Have you ever seen a parishioner interrupt Mass to announce they'll begin accepting donations to help cover their monthly expenses? Me neither, but I've seen priests do it. There is an appropriate time to make such announcements and that's after the Mass has been completed, during the church announcements. (Check out Oecumenici; Inaestimabile Donum)
I once attended a parish where the priest (who had an earring) allowed his dog to attend (read: defile) the Holy Sacrifice of the Mass. I still can't believe the words "is that dog supposed to be running around the altar" left my lips. What's even crazier was the usher's response: "Oh yeah, that's William. Isn't he cute?"
William was cute, but his behavior certainly lacked the decorum requisite for an altar boy — that guy took orders from no one. Incidentally, the confidence with which William strutted around the church told me that this was a regular, baffling occurrence.
10. Seven extraordinary ministers, three parishioners, distribution of Communion completed in three seconds
Extraordinary: adjective 1. Very unusual or remarkable. As in, not to be used for every regular-sized congregation. I'm no linguist, but if something is habitually used in regular situations, we describe it as "ordinary." Must we go further?
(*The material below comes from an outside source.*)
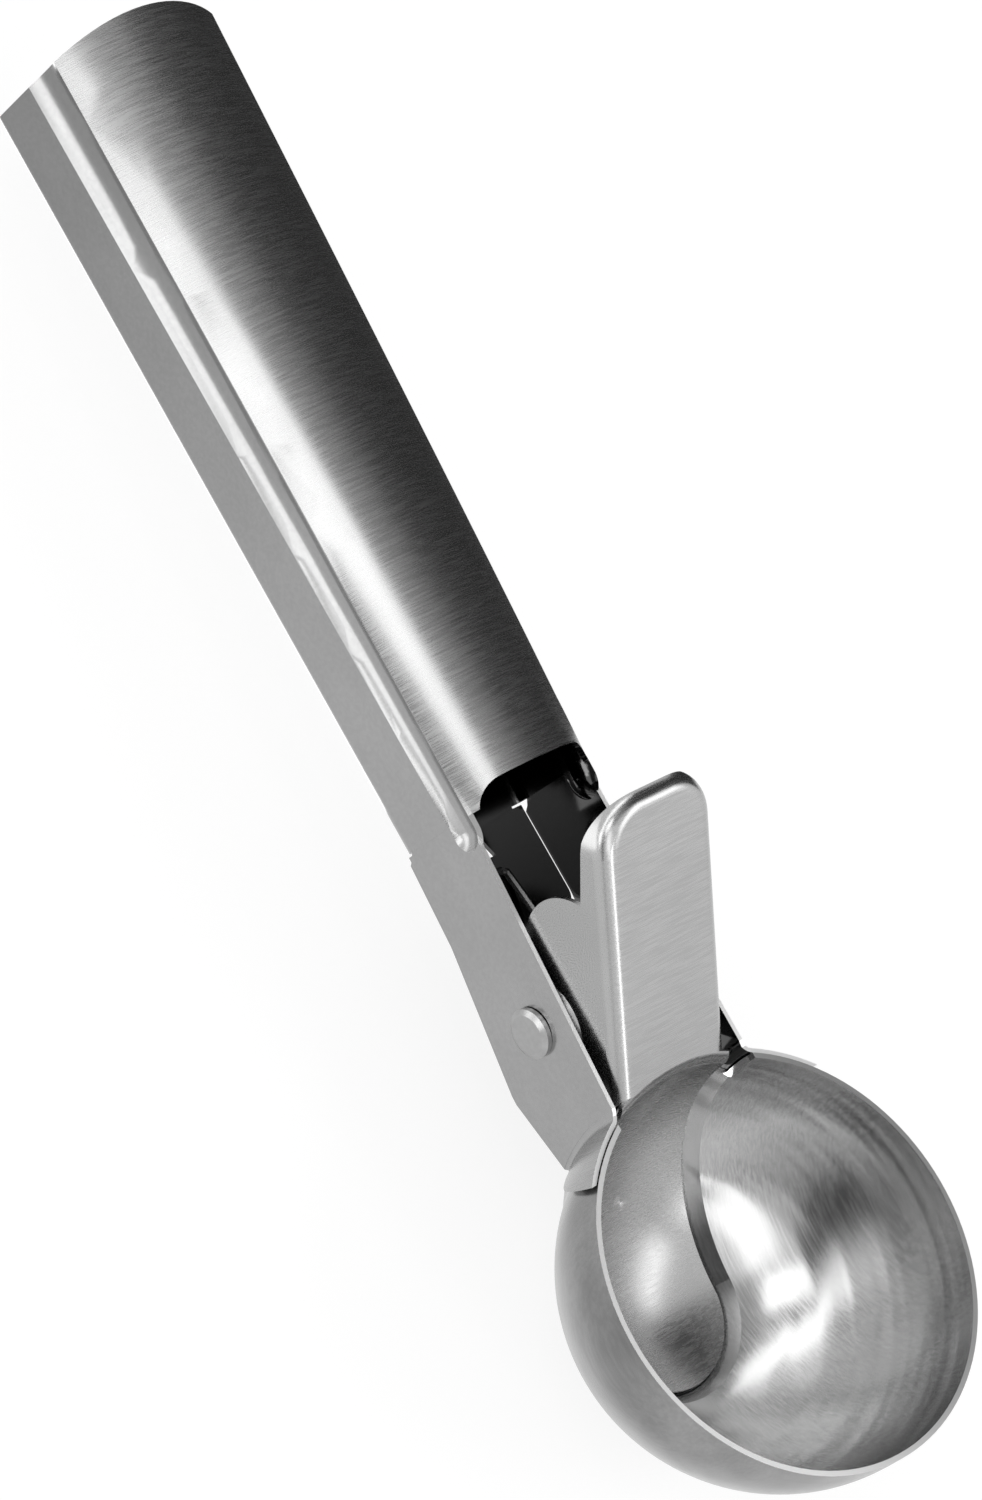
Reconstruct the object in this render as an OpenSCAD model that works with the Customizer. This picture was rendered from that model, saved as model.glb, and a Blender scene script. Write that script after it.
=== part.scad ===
// Lever ice cream scoop in pressed stainless sheet: a hollow handle whose two
// ears carry the bowl, and a thumb lever that turns on a cross rivet between
// them and sweeps its tongue through the bowl. A double torsion spring on the
// rivet brings the lever back.
//
// The pieces are drawn in the head frame: its origin is the centre of the
// bowl's sphere, +X points away from the handle and +Z out of the bowl.

/* [Bowl] */
// Outside diameter of the bowl
bowl_d = 56; // [50:1:62]
// Sheet thickness of the bowl
bowl_t = 0.7; // [0.5:0.1:0.9]
// Height of the straight wall above the half sphere
bowl_wall_h = 3.1; // [2:0.1:5]
// Tilt of the rim, with its front edge up
rim_tilt = 5; // [0:0.5:8]
// Width of the notch in the wall that the tongue comes in through
notch_w = 24.6; // [22.6:0.2:26]
// Depth of the notch below the rim
notch_h = 6.2; // [5:0.2:8]
// Depth of the pressed recess that the tongue lies in
recess_depth = 1.3; // [1.1:0.1:1.8]

/* [Handle] */
// Length of the closed part of the handle, along its underside
grip_l = 108.5; // [90:1:130]
// Width of the handle at its back end
grip_back_w = 26.8; // [23:0.2:30]
// Width of the handle at its neck, where the ears begin
neck_w = 21.4; // [20.8:0.2:22.4]
// Height of the handle from its underside to its crown
grip_h = 21.8; // [19:0.1:24]
// Rise of the arched top above its side creases at the back end
arch_rise_back = 4.7; // [3.5:0.1:6]
// Rise of the arched top above its side creases at the neck
arch_rise_neck = 5.8; // [4.5:0.1:7]
// Sheet thickness of the handle
grip_t = 0.7; // [0.5:0.1:0.9]
// Bend radius of the two bottom corners
corner_r = 2.4; // [1.5:0.1:4]
// How far the back edge bows out at its middle
back_bow = 2.2; // [0.5:0.1:4]
// Depth of the groove pressed along each side
groove_depth = 0.9; // [0.4:0.1:1.3]
// Height of the bowl's centre above the handle's underside
bowl_lift = 14.5; // [12:0.5:16]

/* [Ears] */
// Distance from the neck to the bowl's wall
ear_l = 40; // [37:0.5:46]
// Outside distance between the ears where they meet the bowl
ear_front_w = 24.1; // [23.9:0.1:24.7]
// How far the opening in the arch reaches back past the neck
opening_back = 2.6; // [1:0.2:6]
// Corner radius of that opening
opening_r = 3.2; // [1.5:0.1:4.5]
// How far the ears reach below the handle's underside at the rivet's front
ear_drop = 1.9; // [1:0.1:4]
// Angle round the bowl at which the welded tabs end
tab_end = 45; // [40:1:50]
// Inside radius of the bend from ear to tab
tab_bend_r = 1.5; // [1:0.1:2.5]
// Gap between the tabs and the bowl
tab_gap = 0.25; // [0.2:0.05:0.4]

/* [Lever] */
// Width of the lever
lever_w = 19.6; // [18.4:0.2:20]
// Sheet thickness of the lever
lever_t = 0.7; // [0.5:0.1:0.9]
// Length of the thumb plate from its crease to its top
thumb_l = 40.5; // [36:0.5:46]
// Angle of the thumb plate above the handle's axis
thumb_angle = 36; // [33:0.5:42]
// Corner radius at the top of the thumb plate
thumb_r = 7; // [5:0.5:9]
// Depth of the turned-down edge beside the cheeks
flange_depth = 4.9; // [4:0.1:5.5]
// Bend radius of the turned-down edge
flange_r = 2.2; // [1:0.1:2.6]
// Bend radius of the crease between plate and tongue
crease_r = 2.2; // [1.2:0.1:3]
// How far the tongue reaches past the bowl's lowest point
tongue_reach = 9.2; // [5:0.2:11]
// Running gap between the tongue and its recess
tongue_gap = 0.3; // [0.2:0.05:0.4]
// Radius of the round rear lobe of each cheek
lobe_r = 8.2; // [7:0.1:9]

/* [Rivet and spring] */
// Distance from the bowl's wall back to the rivet's axis
pivot_back = 12.5; // [11.5:0.5:15]
// Depth of the rivet's axis below the bowl's centre
pivot_drop = 6.4; // [5.5:0.1:7]
// Diameter of the rivet's shank
rivet_d = 4; // [3:0.1:4.4]
// Diameter of the rivet's heads
rivet_head_d = 6.7; // [6:0.1:8]
// Height of the rivet's heads
rivet_head_h = 1.1; // [0.6:0.1:1.5]
// Radial running clearance of the lever on the rivet
pivot_clearance = 0.05; // [0.02:0.01:0.08]
// Wire diameter of the spring
wire_d = 1.1; // [0.8:0.1:1.3]
// Turns of wire in each coil of the spring
coil_turns = 4; // [2:1:4]

/* [Hidden] */
$fn = 96;
far = 300;                       // longer than anything in the model
slip = 0.01;                     // overlap that keeps joined solids whole
thinning = 0.02;                 // a bend's sheet is this much thinner on each side

// Bowl
bowl_r = bowl_d / 2;
bowl_ri = bowl_r - bowl_t;
recess_ri = bowl_ri + recess_depth;
recess_ro = recess_ri + bowl_t;
rim_cut_gap = 0.3;               // tabs end this far below the rim

// Rounds a length to a micron, so that solids that share a face meet exactly
function tidy(v) = round(v * 1000) / 1000;

// Height of the rim plane above a point of the head frame
function rim_z(x) = (bowl_wall_h + x * sin(rim_tilt)) / cos(rim_tilt);

// Lever
tongue_ro = recess_ri - tongue_gap;
tongue_ri = tongue_ro - lever_t;
half_w = lever_w / 2;
crease_inset = 0.7;              // plate's foot lies this far inside the tongue's sphere
crease_x = -(tongue_ri - crease_inset);
plate_dist = tidy(-crease_x * sin(thumb_angle));
crease_s = tidy(-crease_x * cos(thumb_angle));
tip_x = tongue_reach - half_w;   // centre of the tongue's round tip
pivot_x = -bowl_r - pivot_back;
pivot_z = -pivot_drop;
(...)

So how did your parish do? Guilty of every item on the list? Yeah, mine too. If I missed any, please feel free to leave your addition in the comments section below. The good news is that the lay faithful can help our parish priests to reclaim the reverence lost during the Mass. This is not irrevocable. After all, your parish priest, unlike William, does have to follow orders from a higher authority.